O preço de mercado constitui uma faixa de valores praticada no ramo, que vai desde um valor menor até um maior. Essa variação decorre dentre os quais a maior ou menor eficiência do fornecedor — que determina a agregação, ao preço do produto ou serviço, de maiores ou de menores custos indiretos — assim como a maior ou menor pretensão de lucro e à estratégia de vendas, tudo obedecendo à lei da oferta e da procura.
A vida em sociedade e a necessidade de aquisição de produtos e serviços em mercados caracterizados pela livre iniciativa mostram essa realidade de variação de preços em determinados patamares mínimo e máximo, dependendo do fornecedor.

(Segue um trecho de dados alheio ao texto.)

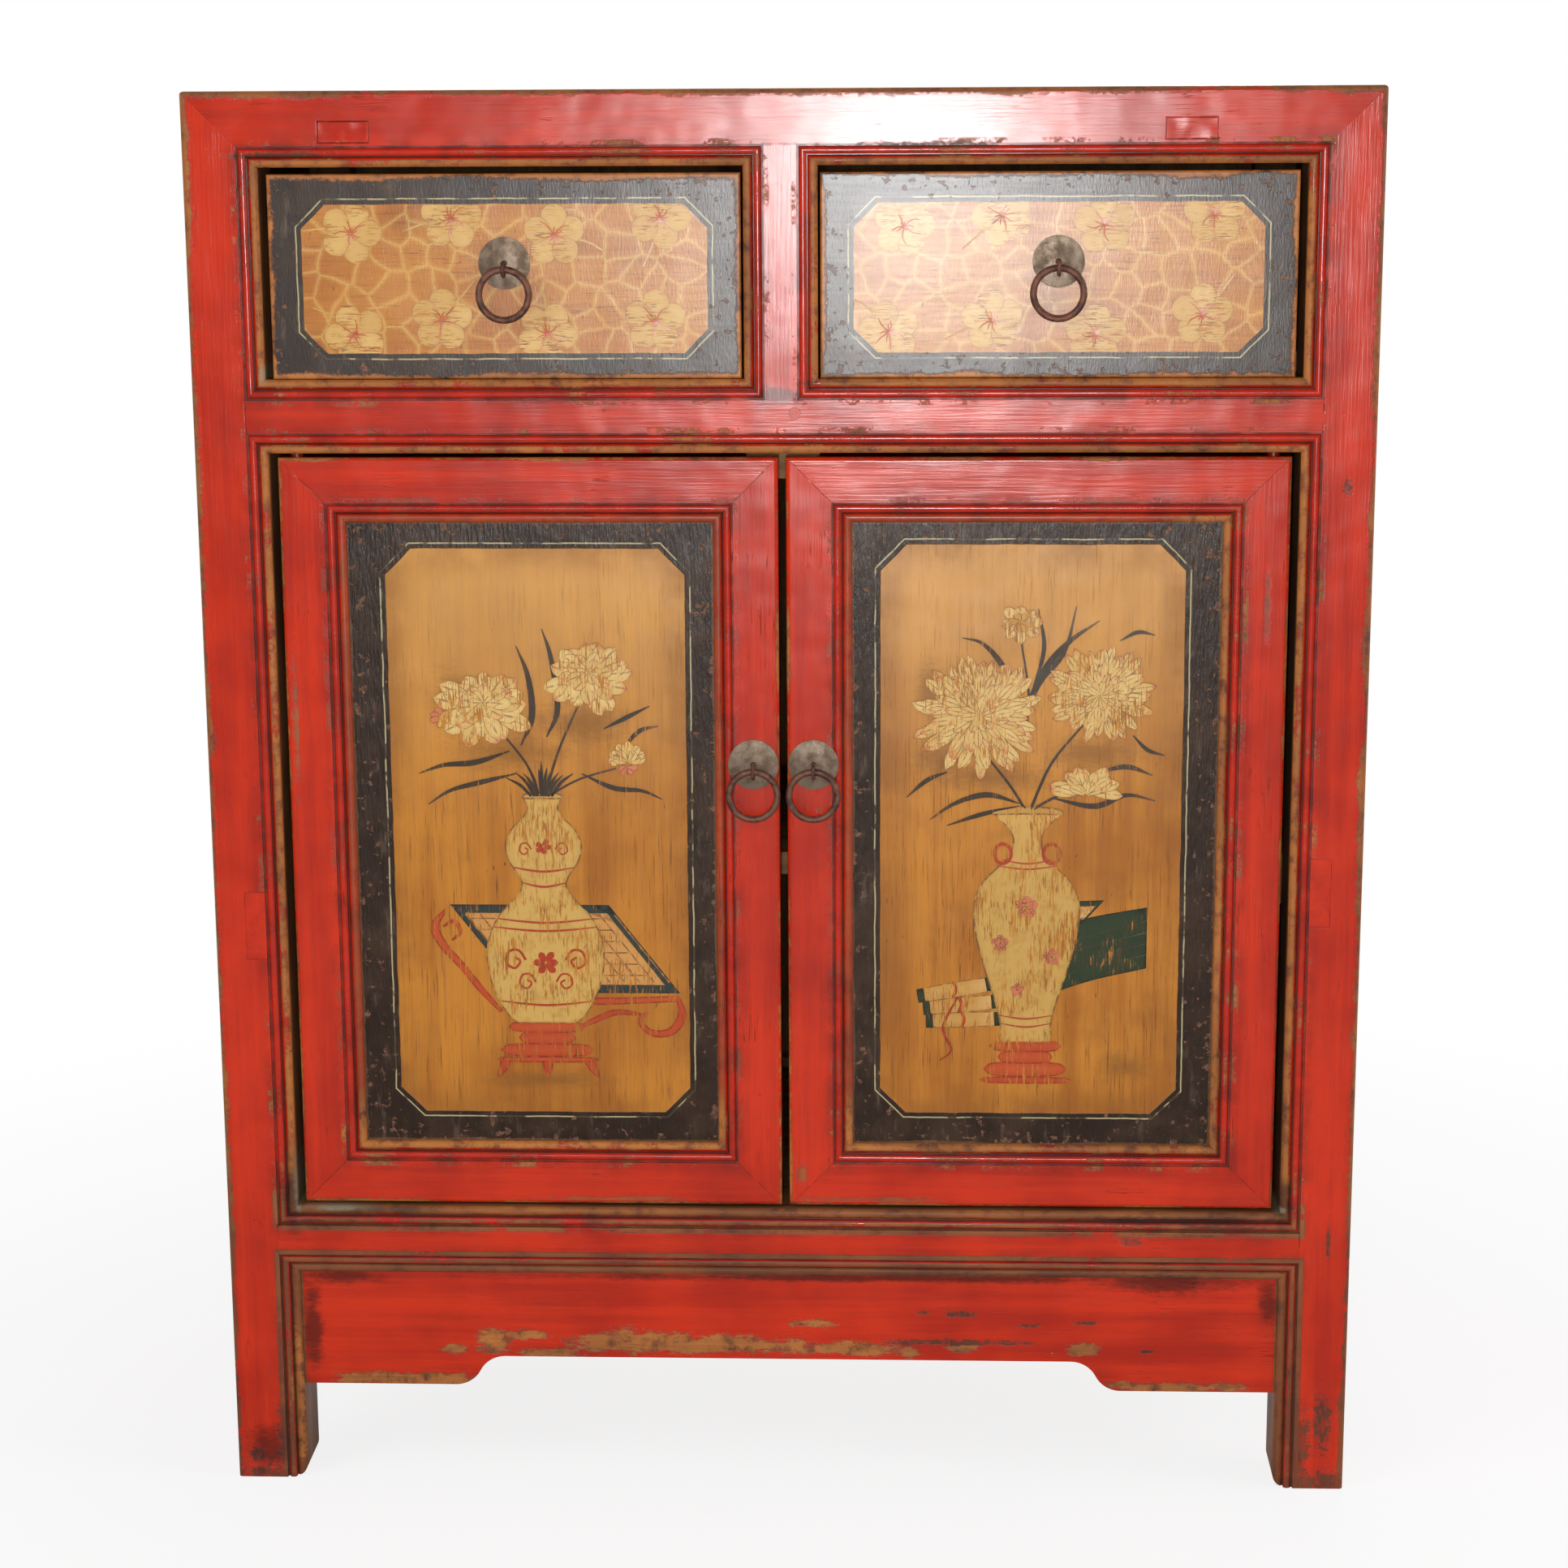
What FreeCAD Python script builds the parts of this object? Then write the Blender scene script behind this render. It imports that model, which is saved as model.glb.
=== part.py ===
import FreeCAD, Part
import math
import os
import re
import Sketcher

# A painted two-drawer, two-door cabinet, in millimetres.
# The origin lies on the floor under the middle of the whole part, pulls included.
# +X is to the right of someone who faces the cabinet, +Y is towards its back, +Z is up.

SIZES = {
    # Carcass
    "width": 800,
    "depth": 420,
    "leg": 157,  # floor to the underside of the bottom rail
    "door_opening": 538,
    "drawer_opening": 141,
    "stock": 50,  # posts and front rails are squares of this side
    "arris": 3,  # rounding of outer arrises
    "foot_round": 9,  # inner lower corner of a front foot
    # Moulding on the inner edges of the front, from the flat face inwards
    "quirk": 1.4,
    "bead_small": 5.2,
    "quirk_small": 0.6,
    "bead_large": 6.8,
    "floor_small": 2.2,  # depth of the first groove's floor
    "floor_large": 5,  # depth of the second groove's floor
    # Front joints
    "tongue": 7,  # depth of the mitred tongue that crosses a post's moulding
    "tenon_length": 35,
    "tenon_thick": 14,
    "tenon_set": 12,  # face to tenon
    "shoulder": 8,  # edge of a rail to the edge of its tenon
    "peg_radius": 4,
    "peg_length": 28,
    "peg_proud": 0.5,
    "peg_play": 0.1,
    "peg_set": 20,  # outer face of the post to the peg
    "peg_drop": 14,  # top of the bottom rail to the peg
    "centre_peg_offset": 9,
    "centre_peg_drop": 23,
    # Sides and back
    "side_rail": 40,  # thickness of the middle and lower side rails
    "side_tenon_set": 22,
    "side_tenon": 20,  # length of a blind tenon of a side rail
    "side_shoulder": 1,
    "shelf_rail_left": 389,  # underside of the left middle rail
    "shelf_rail_step": 27,  # how much higher the right middle rail sits
    "rear_rail": 36,  # thickness of the two lower rear rails
    "panel_thick": 9,
    "panel_inset": 10,
    "groove": 7,
    "groove_play": 1,
    # Top
    "top_thick": 16,
    "top_tongue": 6,
    "batten_width": 34,
    "batten_height": 26,
    "batten_tenon": 14,
    "batten_tenon_rise": 16,  # underside of the top rail to the tenon
    "batten_left_inset": 59,  # inner face of the post to the middle of the batten
    "batten_right_inset": 78,
    # Inside
    "floor_thick": 12,
    "floor_drop": 8,  # top of the bottom rail to the floor board
    "shelf_thick": 16,
    "shelf_front": 60,  # front face of the cabinet to the shelf
    "shelf_play": 2,
    "ledger": 20,
    "runner_width": 30,
    "runner_height": 30,
    "centre_runner": 90,
    "guide_height": 14,
    "guide_play": 1,
    "stop_width": 30,
    "stop_depth": 12,
    "stop_height": 6,
    "stop_spread": 80,
    "stop_gap": 0.3,
    "door_stop_width": 50,
    "door_stop_drop": 20,
    # Aprons
    "apron_thick": 16,
    "apron_recess": 8,
    "apron_end": 87,  # depth of the front apron beside the posts
    "apron_arch": 22,  # rise of its arch
    "apron_foot": 110,  # length of the apron's lower part beside a post
    "arch_curve": 36,  # width of the curve at each end of the arch
    "side_apron": 67,
    # Doors
    "door_recess": 6,
    "door_thick": 22,
    "door_side_gap": 5.4,
    "door_meeting_gap": 5.2,
    "door_bottom_gap": 2,
    "door_top_gap": 3,
    "member": 45,  # width of a door's stiles and rails
    "mitre_layer": 6,  # thickness of the mitred front of the corner joints
    "door_tenon_set": 10,
    "door_tenon_thick": 7,
    "door_tenon_length": 26,
    "door_shoulder": 6,
    "door_panel_set": 7,  # door face to panel face
    "door_panel_thick": 8,
    "door_batten": 26,
    "pivot_set": 12,
    "pivot_radius": 4.5,
    "pivot_play": 0.08,
    "pivot_bite": 16,
    "pivot_end_gap": 0.3,
    # Drawers
    "drawer_recess": 4,
    "drawer_gap_outer": 5.5,
    "drawer_gap_inner": 1.5,
    "drawer_gap_top": 4.5,
    "drawer_float": 0.3,
    "drawer_front": 18,
    "drawer_arris": 1.5,
    "drawer_rear_gap": 39,  # drawer to back panel
    "drawer_side": 12,
    "drawer_side_height": 112,
    "drawer_side_set": 1.5,
    "drawer_bottom": 8,
    "drawer_bottom_rise": 10,
    "drawer_groove": 5,
    # Pulls
    "plate_radius": 17.4,
    "plate_thick": 1.6,
    "plate_rim": 0.8,
    "ring_radius": 16.75,
    "ring_wire": 2.25,
    "eye_hole": 3.2,
    "eye_wire": 1.25,
    "eye_drop": 4,
    "shank": 1.9,
    "drill_play": 0.2,
    "clench_length": 16,
    "clench": 2.5,
    "drawer_pull_rise": 9,  # middle of the drawer front to the plate
    "door_pull_inset": 18.2,  # meeting edge of a door to the plate
    "door_pull_rise": 54,  # middle of the door to the plate
}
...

Comprar a preço de mercado não significa comprar com o melhor preço, com o preço mais baixo. Significa, apenas, comprar a preço praticado por alguns fornecedores que, não necessariamente, terão a mesma eficiência de outros, ou a mesma estratégia, ou, ainda, a mesma pretensão de lucro.
Logo, exigir a prova de dano ao erário em casos de dispensa indevida de licitação conspira contra uma das finalidades deste instituto, expressa no artigo 3º da Lei 8.666/93, de selecionar a proposta mais vantajosa para a administração. Lembre-se, nesse passo, que a Constituição Federal, dentre as diversas normas que regem a administração pública, exige que os gastos públicos sejam marcados pela economicidade, como resulta claro da leitura do artigo 70, caput, da Constituição Federal, que indica esse princípio, dentre outros, para a realização da fiscalização a cargo dos tribunais de Contas.
Não se tem economicidade sem a obtenção da melhor proposta para a administração.
Assim, em conclusão, na hipótese de dispensa indevida de licitação, o dano ao erário deve ser considerado in re ipsa, sem a necessidade de demonstração de efetivo prejuízo financeiro.
Evelise Pedroso Teixeira Prado Vieira é procuradora de Justiça do Ministério Público de São Paulo e integrante do Ministério Público Democrático.